The Reformers were committed to Sola Scriptura because in that Book God had spoken to us clearly. The battle for inerrancy is the battle for the gospel. The Bible not only announces salvation, it rules. We see this idea in the treaties between nations in the days of the Old Testament, and of course the same warnings are found in Scripture (cf. Rev. 22:18-19).The Word of God is self-authenticating. You don't need to be able to be an apologist to hear God in the Bible. But we are called to give a reason for the hope that is in us (I Peter 3:15).

The objective, external evidence of Christ's resurrection is very strong. Those who deny Christ's resurrection have never been able to supply the Body of Christ. Not only was no body ever found, there was an immediate growth in the number of adherents to the resurrection, and these maintained their faith in this historical event on pain of death. Jesus really rose from the dead.

Everything that is done by the Godhead is done by God the Father through Jesus Christ by the Holy Spirit. And this is true of inerrancy as well.

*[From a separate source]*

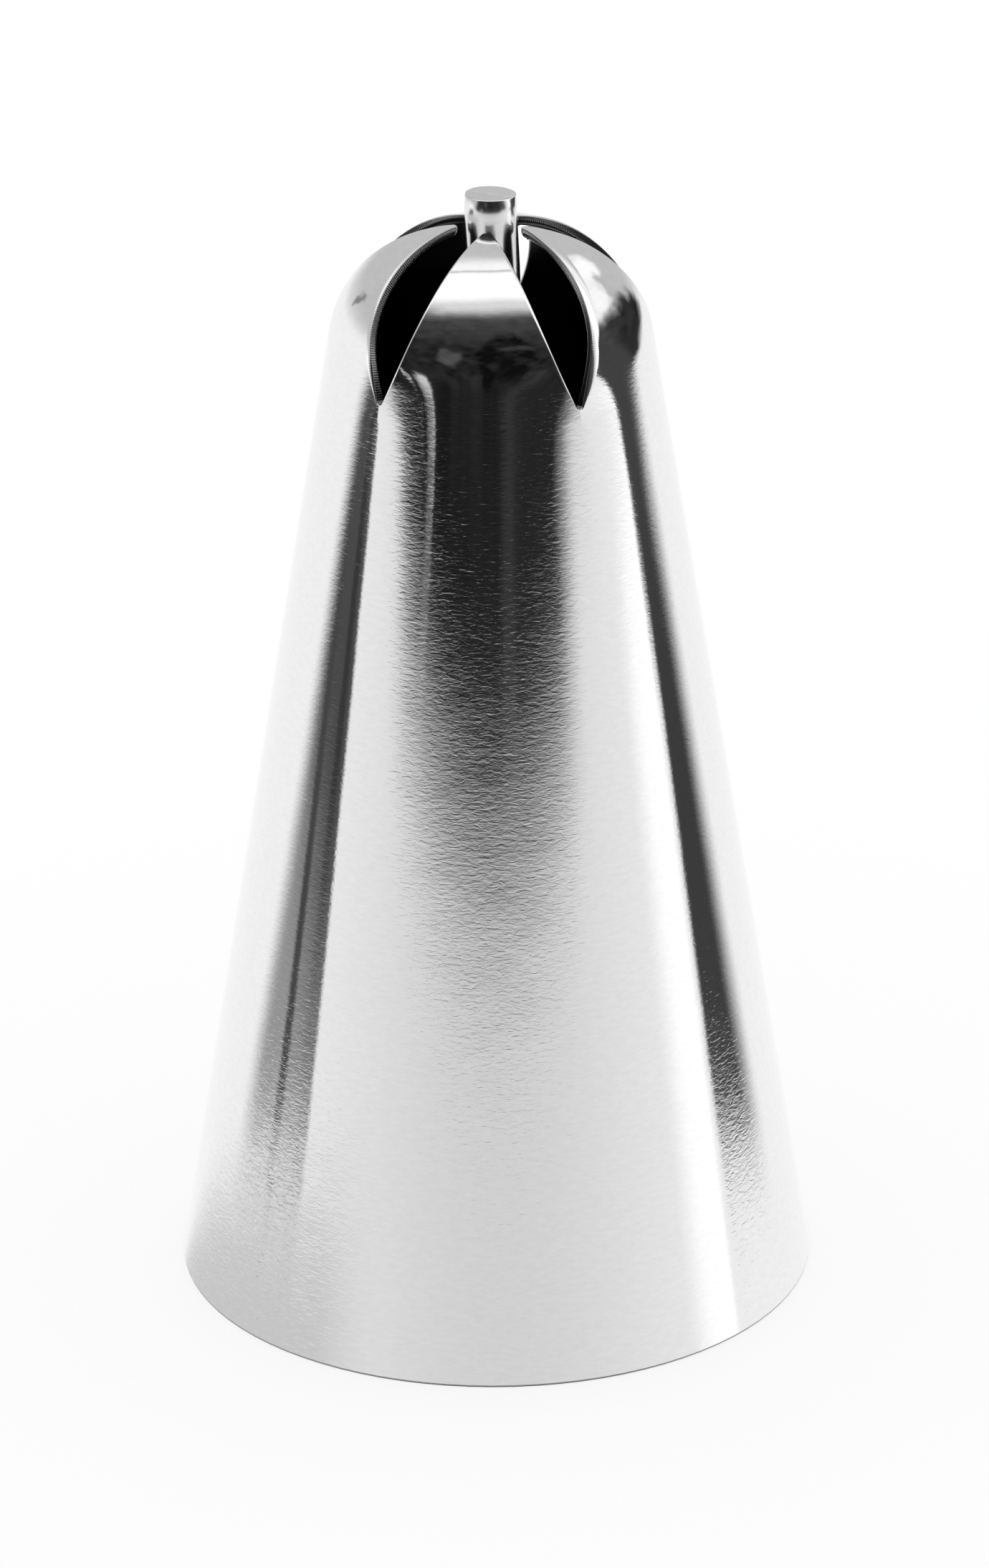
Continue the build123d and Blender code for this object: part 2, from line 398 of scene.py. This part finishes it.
def build_shell(materials):
    """The cone and its petals as one closed sheet with cut edges."""
    maker = MeshMaker()
    outline = petal_outline()
    length, turn, along, across, tooth = outline.T
    radius = profile(length)[0]
    rib_slope = TOOTH_DEPTH * np.gradient(tooth) / (TOOTH_PITCH / len(TOOTH_SHAPE))
    steps = np.linspace(0, 1, FACE_HALF_STEPS + 1)
    rolled = smooth_step(length / ROLL_FADE) * smooth_step((PETAL_LENGTH - length) / ROLL_FADE)
    toward_tip = smooth_step((length - THINNING_START) / (PETAL_LENGTH - THINNING_START))
    thinned = smooth_step(length / ROLL_FADE) * EDGE_THINNING[0]
    thinned = thinned + EDGE_THINNING[1] * toward_tip
    inner_rounding = INNER_ROUNDING + thinned
    for petal in range(PETALS):
        middle = FRONT_TURN + 2 * SECTOR * petal
        for side, width, wall_ribs, roll_ribs in zip(
            (-1, 1), ROLL_WIDTHS[petal], RIB_SHARES[petal], ROLL_RIB_SHARES[petal]
        ):
            roll = width * rolled
            for slot, depth, rounding, first in (
                (0, 0.0, roll + CORNER_ROUNDING, RIM_ROUNDING - WALL_LENGTH),
                (1, SHEET, inner_rounding, INNER_ROUNDING + SHEET * math.tan(WALL_LEAN) - WALL_LENGTH),
            ):
                face_length = length - rounding * along
                face_turn = turn - rounding * across / radius
                face_turn[0] = SECTOR
                face_turn[-1] = 0.0
                wall_lengths = np.concatenate([
                    np.linspace(first, -NECK_LENGTH, WALL_ROWS, endpoint=False),
                    np.linspace(-NECK_LENGTH, face_length[0], NECK_ROWS),
                ])
                wall_turns = np.tile(middle + side * steps * SECTOR, (len(wall_lengths), 1))
                wall_grid = np.tile(wall_lengths[:, None], (1, len(steps)))
                petal_turns = middle + side * face_turn[:, None] * steps
                petal_grid = np.tile(face_length[:, None], (1, len(steps)))
                flip = bool(slot) != (side < 0)
                for grid, turns in ((wall_grid, wall_turns), (petal_grid, petal_turns)):
                    points, normals = sheet_point(grid, turns, depth, petal)
                    maker.grid(points, -normals if slot else normals, flip=flip, slot=slot)
            for slot, section in ((0, roll_section(roll)), (2, wall_section(roll, inner_rounding))):
                columns = []
                column_normals = []
                for inset, depth, edge_turn in section:
                    ribs = wall_ribs if math.pi / 4 < edge_turn < 3 * math.pi / 4 else 0.0
                    if slot == 0:
                        ribs = roll_ribs * edge_turn / ROLL_TURN
                    inner = inset + TOOTH_DEPTH * wall_ribs * tooth * (1.0 if slot and ribs else 0.0)
                    row_length = length - inner * along
                    row_turn = turn - inner * across / radius
                    row_turn[0] = SECTOR
                    row_turn[-1] = 0.0
                    azimuth = middle + side * row_turn
                    points, normals = sheet_point(row_length, azimuth, depth, petal)
                    around = side * np.stack([-np.sin(azimuth), np.cos(azimuth), 0 * azimuth], -1)
                    upward = side * np.cross(normals, around)
                    outward = upward * along[:, None] + around * across[:, None]
                    rising = upward * across[:, None] - around * along[:, None]
                    outward = outward + rising * (ribs * rib_slope)[:, None]
                    columns.append(points)
                    column_normals.append(normals * math.cos(edge_turn) + outward * math.sin(edge_turn))
                maker.grid(np.stack(columns, 1), np.stack(column_normals, 1), flip=side < 0, slot=slot)
            rim_points, rim_normals = rim_grid(
                RIM_ROUNDING - WALL_LENGTH,
                INNER_ROUNDING + SHEET * math.tan(WALL_LEAN) - WALL_LENGTH,
                middle + side * steps * SECTOR,
            )
            maker.grid(rim_points, rim_normals, flip=side > 0, slot=2)
    return maker.build("nozzle_shell_sheet", materials)


def rim_grid(outer_start, inner_start, azimuths):
    """Section of the base rim, from the outer face to the inner one, flat on the floor."""
    outer_radius, outer_height = (profile(np.array([outer_start]))[i][0] for i in (0, 1))
    inner_radius, inner_height = (profile(np.array([inner_start]))[i][0] for i in (0, 1))
    inner_radius -= SHEET * math.cos(WALL_LEAN)
    inner_height -= SHEET * math.sin(WALL_LEAN)
    section = []
    for step in range(ROUND_STEPS + 1):
        turn = math.pi / 2 * step / ROUND_STEPS
        drop = outer_height * (1 - math.sin(turn))
        flare = outer_height * RIM_FLARE * math.sin(turn)
        radius = outer_radius + flare - RIM_ROUNDING * (1 - math.cos(turn))
        section.append((radius, drop, WALL_LEAN - turn * (1 + WALL_LEAN / (math.pi / 2))))
    for step in range(ROUND_STEPS + 1):
        turn = math.pi / 2 * step / ROUND_STEPS
        radius = inner_radius + INNER_ROUNDING * (1 - math.sin(turn))
        height = inner_height * (1 - math.cos(turn))
        section.append((radius, height, -math.pi / 2 - turn * (1 - WALL_LEAN / (math.pi / 2))))
    points = np.zeros((len(section), len(azimuths), 3))
    normals = np.zeros_like(points)
    for i, (radius, height, turn) in enumerate(section):
        around = np.stack([np.cos(azimuths), np.sin(azimuths), 0 * azimuths], -1)
        points[i] = around * radius + np.array([0, 0, height])
        normals[i] = around * math.cos(turn) + np.array([0, 0, math.sin(turn)])
    return points, normals


def pin_profile(height):
    """Radius and lean of the pin's side at a height: rounded toward its end."""
    share = np.clip((height - (PIN_TOP - PIN_EASE)) / PIN_EASE, 0.0, 1.0)
    return PIN_RADIUS - PIN_END_INSET * share ** 2.5, PIN_END_LEAN * share ** 1.5


def end_height(x, y, front_slope, back_slope):
    """Height of the pin's end face, whose two halves slope down from a ridge across it."""
    ridge = x * math.sin(PIN_RIDGE_TURN) - y * math.cos(PIN_RIDGE_TURN) + PIN_RIDGE_SHIFT
    return PIN_TOP - PIN_END_DROP - PIN_END_SLOPE * x - np.maximum(ridge, 0.0) * front_slope \
        + np.minimum(ridge, 0.0) * back_slope


def bow(height):
    """Sideways shift of the pin's axis."""
    return PIN_BOW * np.exp(-((height - PIN_BOW_HEIGHT) / PIN_BOW_SPREAD) ** 2)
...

In inspiration, the Father is speaking, the content is the Son, and the Spirit enables inspiration and also illuminates the Word to our hearts. (Notice in 2 Cor. 1:19-22 we find reference to all three members of the Godhead.)

B.B. Warfield and Archibald Hodge's classic work The Inspiration and Authority of the Bible. remains the seminal defense of inspiration.

1. Biblical inspiration applies to the substance of the original autographs of Scripture. Scripture is nevertheless the actual work of the writers' mental faculties.

God superintended (or providentially guided) the process such that the writers' freedom was not abrogated. Our freedom, let's remember, is creaturely freedom. It is an analogy, or a copy, of God's freedom. It is because of God's freedom that human's have freedom. The Bible is truly human, yet without error (just like Jesus).

2. The Princeton reformers faced the discrepancies head-on.

They were willing to wrestle with passages which seemed to contradict one another but which, upon deeper inspection, were not inconsistent with each other.

3. The claim of inerrancy is that in all their real affirmations these books are without error.

Moses was not an astronomer. If a Psalmist says the world rests on four pillars, this is poetic language. The smallest seed in all the world is not actually the mustard seed. Even Jesus in His day (with His creaturely limitations) did not know which seed was the smallest. What is really being affirmed here? That the kingdom of God starts out really small and then it gets really big.

The Bible is not meant to be a science text.

4. We're not claiming that our English translations are absolutely perfect.

Textual criticism is not an attack on any major doctrine. We still can wrestle with the challenging passages in our English Bibles.

CONCLUSION

The Bible is a pattern of sound words. It reveals the faith once for all delivered to the saints. The miracles of the Bible were not done in a corner. Every "miracle" of Islam was done in a corner. The Bible invites scrutiny and has withstood three centuries of it. Christianity is founded on firm historical evidence. The Bible is solid ground, all other ground is seeking sand.